While China still runs mostly on coal, in recent years, the Chinese government has been trying to make the switch to more environmentally-friendly sources of energy, demonstrating this commitment last week by keeping an entire province running with only renewable energy.
From June 17th to June 23rd, the vast but sparsely populated province of Qinghai was powered only by wind, solar and hydro plants, according to China’s official Xinhua news agency. During that period of time, “green energy” plants provided the province with 1.1 billion kilowatt hours of electricity — the equivalent of burning 535,000 tons of coal. 72% of that came from hydro plants, while the remainder was from wind and solar, said the provincial grid company.
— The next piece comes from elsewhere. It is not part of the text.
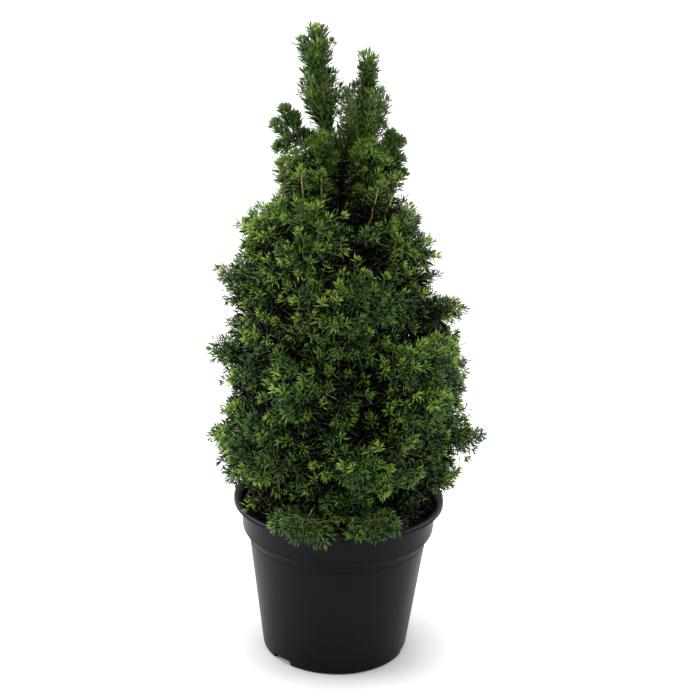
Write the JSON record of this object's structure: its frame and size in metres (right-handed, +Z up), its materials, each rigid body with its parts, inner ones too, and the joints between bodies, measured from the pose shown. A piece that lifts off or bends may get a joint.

Located in northwestern China, Qinghai is China’s fourth biggest province/region, but also only its 30th most populated (trailing behind only Tibet and Macau). The province is bigger than France, but 12 times less populated with just around 5.8 million people.
Qinghai is known for its abundance of natural resources, including high-altitude plains that are perfect for both wind and solar farms. Earlier this year, a massive solar farm was completed on the Tibetan Plateau that spans out 27 square kilometers, capable of powering 200,000 homes. Additionally, the province is home to many fast-flowing rivers that are the sources of China’s biggest waterways — the Yellow River, the Yangtze and the Mekong.
In May of this year, hydro, solar and wind power were already providing more than 82% of the Qinghai power grid’s installed capacity of 23.4 million kilowatts. But, under China’s 13th Five-Year Plan, Qinghai will be transformed into a clean energy dynamo for the rest of China with plans to expand the province’s solar and wind capacity to 35 million kilowatts by 2020 to help supply central and eastern China with 110 billion kilowatt hours of energy from renewable sources each year.
These kinds of ambitious energy goals should help China achieve its Paris Climate Accord commitments in no time. Under the agreement, China has said that it will boost use of non-fossil fuels so that they account for 20% of its energy consumption by 2030. By the end of the decade, China plans to spend $360 billion on green energy projects, and it recently surpassed the US as the world leader in renewable energy development.